• Given exercise: Copy out all of the material exactly.

=-=-=

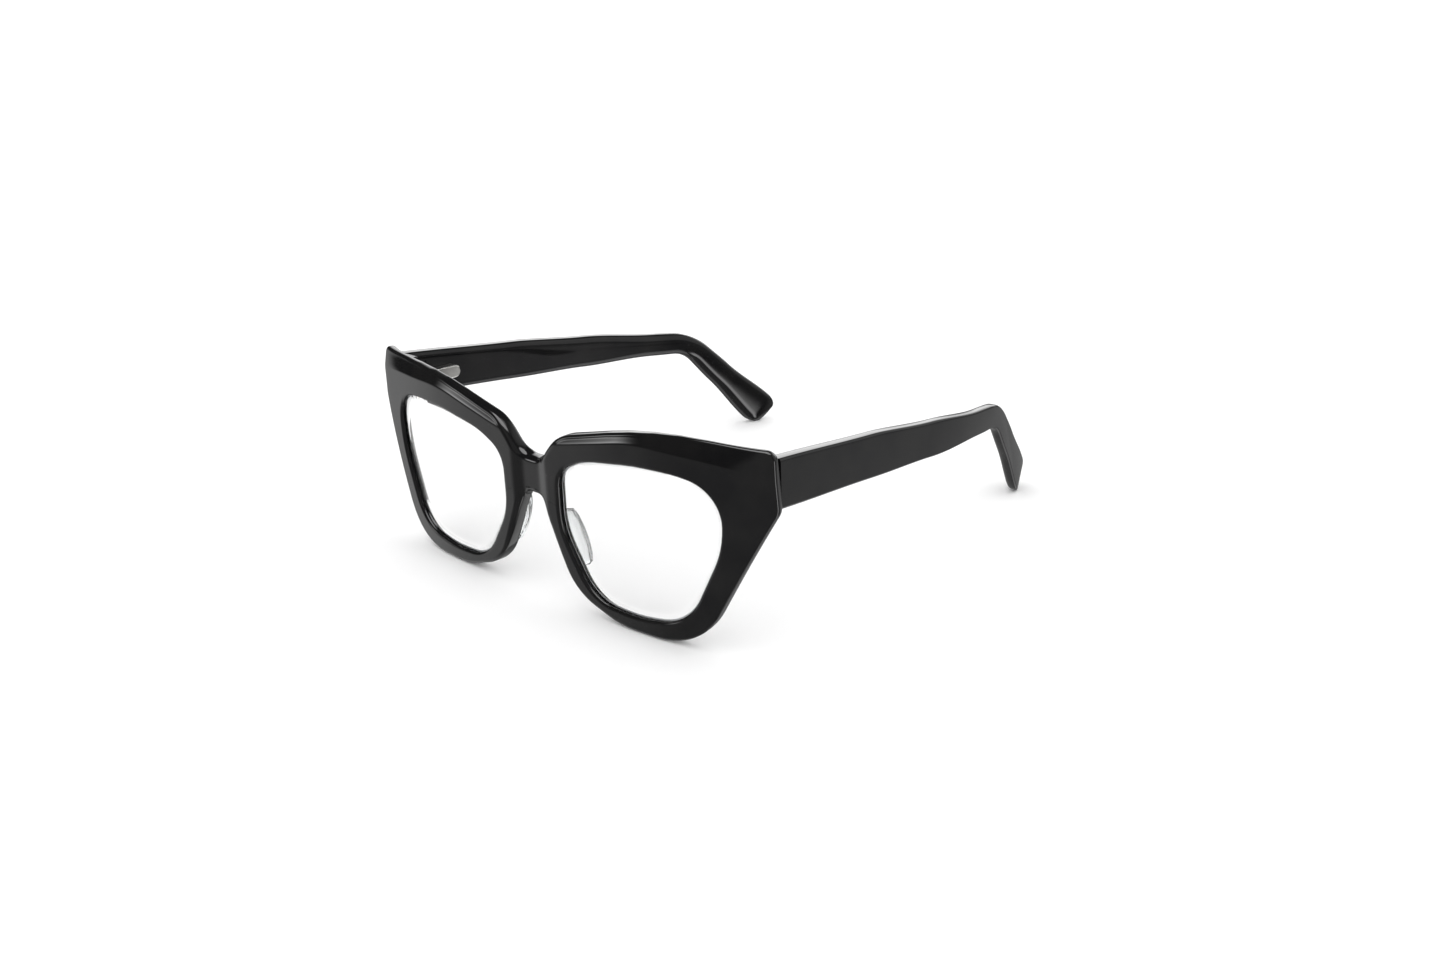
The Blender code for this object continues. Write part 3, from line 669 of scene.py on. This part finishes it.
def leaf_piece(word, side, finish):
    """The leaf set in the end piece, with its upper and lower knuckles."""
    x, y, z = HINGE
    plate = box((x - LEAF_HALF_WIDTH, BLOCK_BACK - LEAF_THICKNESS, z - LEAF_HALF_HEIGHT),
                (x + LEAF_HALF_WIDTH, BLOCK_BACK, z + LEAF_HALF_HEIGHT))
    leaf = add_piece(word + "_hinge_leaf", *plate, finish, side)
    root = BLOCK_BACK - KNUCKLE_ROOT
    start, end = KNUCKLE_ARC
    turns = [math.radians(start + k * (end - start) / KNUCKLE_STEPS) for k in range(KNUCKLE_STEPS + 1)]
    plan = [(x - KNUCKLE_FOOT, root), (x + KNUCKLE_FOOT, root)]
    plan += [(x + KNUCKLE_RADIUS * math.cos(a), y + KNUCKLE_RADIUS * math.sin(a)) for a in turns]
    for low, high in ((OUTER_LOW, OUTER_HIGH), (-OUTER_HIGH, -OUTER_LOW)):
        combine(leaf, prism(plan, z + low, z + high), 'UNION', finish, side)
    bore = solid_turned([(KNUCKLE_BORE, -OUTER_HIGH - 1), (KNUCKLE_BORE, OUTER_HIGH + 1)])
    combine(leaf, (upright(bore[0]), bore[1]), 'DIFFERENCE', finish, side)
    soften_edges(leaf, LEAF_ROUNDING)
    leaf.data.shade_smooth()
    leaf.data.set_sharp_from_angle(angle=math.radians(35))
    return leaf


def screw_piece(word, side, finish):
    """The hinge screw with its rounded, slotted head."""
    low, high = SCREW_HEAD
    tip, shoulder = SCREW_REACH
    rim = high - HEAD_ROUNDING
    profile = [(SCREW_RADIUS * SCREW_TAPER, -OUTER_HIGH - tip), (SCREW_RADIUS, -OUTER_HIGH - shoulder),
               (SCREW_RADIUS, low), (SCREW_HEAD_RADIUS, low), (SCREW_HEAD_RADIUS, rim)]
    profile += [(SCREW_HEAD_RADIUS - HEAD_ROUNDING * (1 - math.cos(turn)),
                 rim + HEAD_ROUNDING * math.sin(turn)) for turn in HEAD_TURNS]
    shape = solid_turned(profile)
    screw = add_piece(word + "_slotted_screw", upright(shape[0]), shape[1], finish, side)
    slot = box((-CUT, -SLOT_HALF_WIDTH, high - SLOT_DEPTH), (CUT, SLOT_HALF_WIDTH, high + CUT))
    combine(screw, (upright(slot[0]), slot[1]), 'DIFFERENCE', finish, side)
    screw.data.shade_smooth()
    screw.data.set_sharp_from_angle(angle=math.radians(40))
    return screw


def case_outline(grow):
    """Side view of the spring case as (u, w), square in front and round at the back."""
    half = CASE_HALF_HEIGHT + grow
    centre = CASE_END - CASE_HALF_HEIGHT
    turns = [math.radians(-90 + 180 * k / CASE_STEPS) for k in range(CASE_STEPS + 1)]
    outline = [(CASE_START - grow, half), (CASE_START - grow, -half)]
    return outline + [(centre + half * math.cos(a), half * math.sin(a)) for a in turns]


def case_piece(word, side, finish):
    """The spring case with a rounded rim, sunk into the temple's inner face."""
    stations = []
    for k in range(ROUND_STEPS, -1, -1):
        turn = math.radians(90 * k / ROUND_STEPS)
        stations.append((-CASE_HALF_WIDTH + CASE_ROUNDING * (1 - math.sin(turn)),
                         -CASE_ROUNDING * (1 - math.cos(turn))))
    stations.append((CASE_SUNK, 0))
    points, faces = loft([[(u, v, w) for u, w in case_outline(grow)] for v, grow in stations])
    case = add_piece(word + "_spring_case", hinge_frame(points), faces, finish, side)
    chamber = CASE_START + CASE_WALL
    hole = solid_turned([(STEM_HOLE, CASE_START - 1), (STEM_HOLE, chamber), (CASE_BORE, chamber),
                         (CASE_BORE, CASE_BORE_END)])
    places = hinge_frame([(high, across, -up) for up, across, high in hole[0]])
    combine(case, (places, hole[1]), 'DIFFERENCE', finish, side)
    case.data.shade_smooth()
    case.data.set_sharp_from_angle(angle=math.radians(35))
    return case


def spring_piece(word, side, finish):
    """The coil round the slider's stem, made at one length and carried on the slider."""
    start, end = SPRING_SPAN
    count = SPRING_TURNS * SPRING_STEPS
    rings = []
    for k in range(count + 1):
        turn = 2 * math.pi * k / SPRING_STEPS
        along = start + (end - start) * k / count
        ring = []
        for i in range(SPRING_SIDES):
            angle = 2 * math.pi * i / SPRING_SIDES
            reach = SPRING_RADIUS + SPRING_WIRE * math.cos(angle)
            ring.append((along + SPRING_WIRE * math.sin(angle), reach * math.cos(turn),
                         reach * math.sin(turn)))
        rings.append(hinge_frame(ring))
    spring = add_piece(word + "_coil_spring", *loft(rings), finish, side, 60)
    place_piece(spring, word + "_slider", "wire_steel", word + "_hinge_spring")
    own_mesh(spring)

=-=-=

• Response to the exercise:
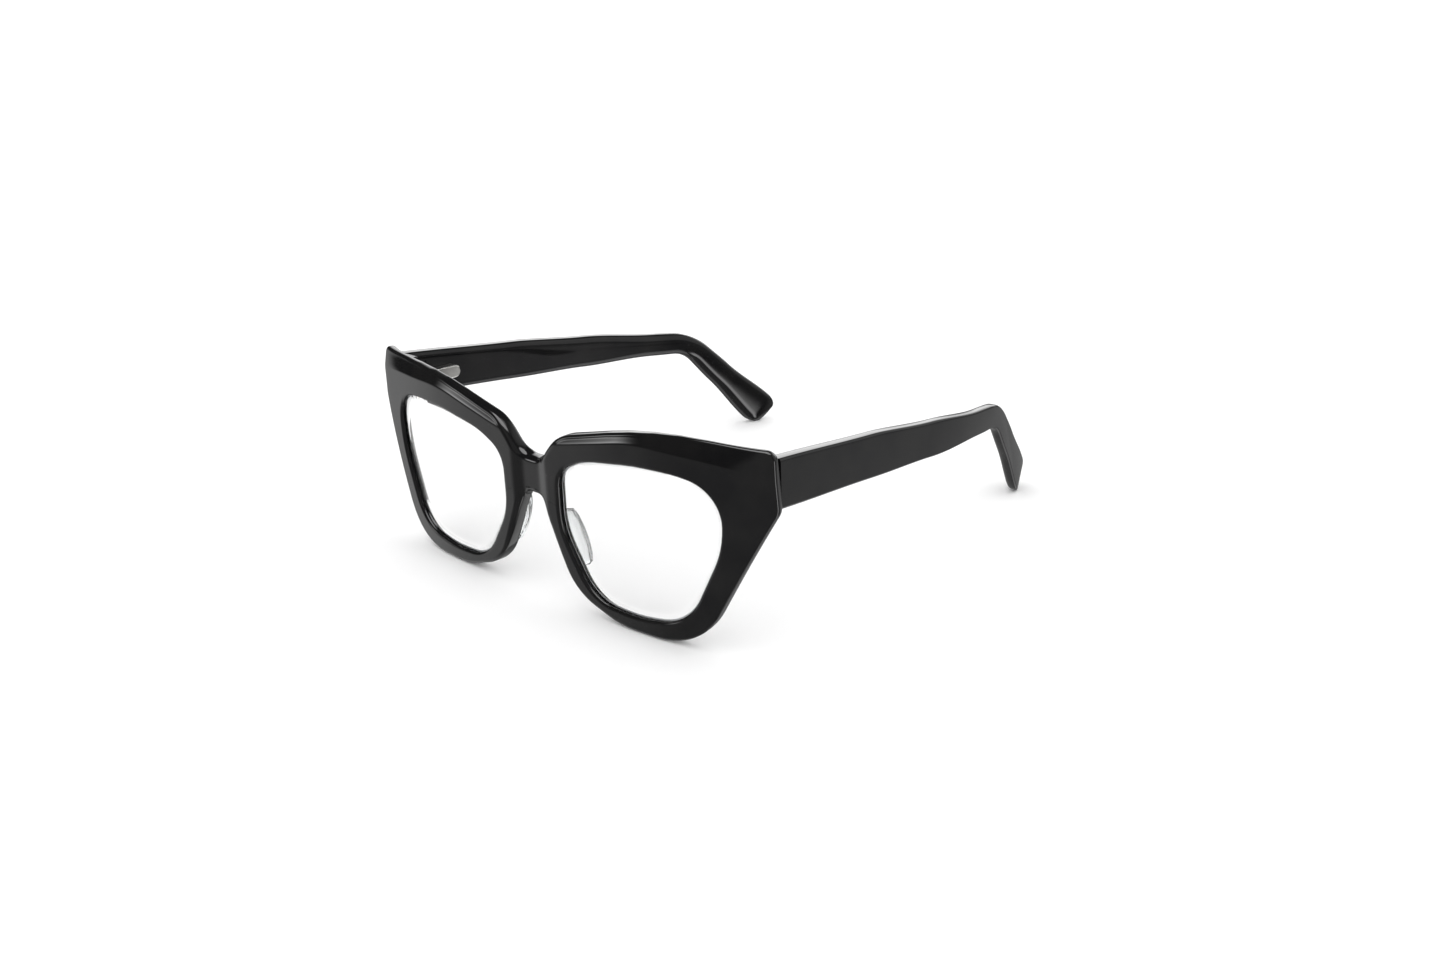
The Blender code for this object continues. Write part 3, from line 669 of scene.py on. This part finishes it.
def leaf_piece(word, side, finish):
    """The leaf set in the end piece, with its upper and lower knuckles."""
    x, y, z = HINGE
    plate = box((x - LEAF_HALF_WIDTH, BLOCK_BACK - LEAF_THICKNESS, z - LEAF_HALF_HEIGHT),
                (x + LEAF_HALF_WIDTH, BLOCK_BACK, z + LEAF_HALF_HEIGHT))
    leaf = add_piece(word + "_hinge_leaf", *plate, finish, side)
    root = BLOCK_BACK - KNUCKLE_ROOT
    start, end = KNUCKLE_ARC
    turns = [math.radians(start + k * (end - start) / KNUCKLE_STEPS) for k in range(KNUCKLE_STEPS + 1)]
    plan = [(x - KNUCKLE_FOOT, root), (x + KNUCKLE_FOOT, root)]
    plan += [(x + KNUCKLE_RADIUS * math.cos(a), y + KNUCKLE_RADIUS * math.sin(a)) for a in turns]
    for low, high in ((OUTER_LOW, OUTER_HIGH), (-OUTER_HIGH, -OUTER_LOW)):
        combine(leaf, prism(plan, z + low, z + high), 'UNION', finish, side)
    bore = solid_turned([(KNUCKLE_BORE, -OUTER_HIGH - 1), (KNUCKLE_BORE, OUTER_HIGH + 1)])
    combine(leaf, (upright(bore[0]), bore[1]), 'DIFFERENCE', finish, side)
    soften_edges(leaf, LEAF_ROUNDING)
    leaf.data.shade_smooth()
    leaf.data.set_sharp_from_angle(angle=math.radians(35))
    return leaf


def screw_piece(word, side, finish):
    """The hinge screw with its rounded, slotted head."""
    low, high = SCREW_HEAD
    tip, shoulder = SCREW_REACH
    rim = high - HEAD_ROUNDING
    profile = [(SCREW_RADIUS * SCREW_TAPER, -OUTER_HIGH - tip), (SCREW_RADIUS, -OUTER_HIGH - shoulder),
               (SCREW_RADIUS, low), (SCREW_HEAD_RADIUS, low), (SCREW_HEAD_RADIUS, rim)]
    profile += [(SCREW_HEAD_RADIUS - HEAD_ROUNDING * (1 - math.cos(turn)),
                 rim + HEAD_ROUNDING * math.sin(turn)) for turn in HEAD_TURNS]
    shape = solid_turned(profile)
    screw = add_piece(word + "_slotted_screw", upright(shape[0]), shape[1], finish, side)
    slot = box((-CUT, -SLOT_HALF_WIDTH, high - SLOT_DEPTH), (CUT, SLOT_HALF_WIDTH, high + CUT))
    combine(screw, (upright(slot[0]), slot[1]), 'DIFFERENCE', finish, side)
    screw.data.shade_smooth()
    screw.data.set_sharp_from_angle(angle=math.radians(40))
    return screw


def case_outline(grow):
    """Side view of the spring case as (u, w), square in front and round at the back."""
    half = CASE_HALF_HEIGHT + grow
    centre = CASE_END - CASE_HALF_HEIGHT
    turns = [math.radians(-90 + 180 * k / CASE_STEPS) for k in range(CASE_STEPS + 1)]
    outline = [(CASE_START - grow, half), (CASE_START - grow, -half)]
    return outline + [(centre + half * math.cos(a), half * math.sin(a)) for a in turns]


def case_piece(word, side, finish):
    """The spring case with a rounded rim, sunk into the temple's inner face."""
    stations = []
    for k in range(ROUND_STEPS, -1, -1):
        turn = math.radians(90 * k / ROUND_STEPS)
        stations.append((-CASE_HALF_WIDTH + CASE_ROUNDING * (1 - math.sin(turn)),
                         -CASE_ROUNDING * (1 - math.cos(turn))))
    stations.append((CASE_SUNK, 0))
    points, faces = loft([[(u, v, w) for u, w in case_outline(grow)] for v, grow in stations])
    case = add_piece(word + "_spring_case", hinge_frame(points), faces, finish, side)
    chamber = CASE_START + CASE_WALL
    hole = solid_turned([(STEM_HOLE, CASE_START - 1), (STEM_HOLE, chamber), (CASE_BORE, chamber),
                         (CASE_BORE, CASE_BORE_END)])
    places = hinge_frame([(high, across, -up) for up, across, high in hole[0]])
    combine(case, (places, hole[1]), 'DIFFERENCE', finish, side)
    case.data.shade_smooth()
    case.data.set_sharp_from_angle(angle=math.radians(35))
    return case


def spring_piece(word, side, finish):
    """The coil round the slider's stem, made at one length and carried on the slider."""
    start, end = SPRING_SPAN
    count = SPRING_TURNS * SPRING_STEPS
    rings = []
    for k in range(count + 1):
        turn = 2 * math.pi * k / SPRING_STEPS
        along = start + (end - start) * k / count
        ring = []
        for i in range(SPRING_SIDES):
            angle = 2 * math.pi * i / SPRING_SIDES
            reach = SPRING_RADIUS + SPRING_WIRE * math.cos(angle)
            ring.append((along + SPRING_WIRE * math.sin(angle), reach * math.cos(turn),
                         reach * math.sin(turn)))
        rings.append(hinge_frame(ring))
    spring = add_piece(word + "_coil_spring", *loft(rings), finish, side, 60)
    place_piece(spring, word + "_slider", "wire_steel", word + "_hinge_spring")
    own_mesh(spring)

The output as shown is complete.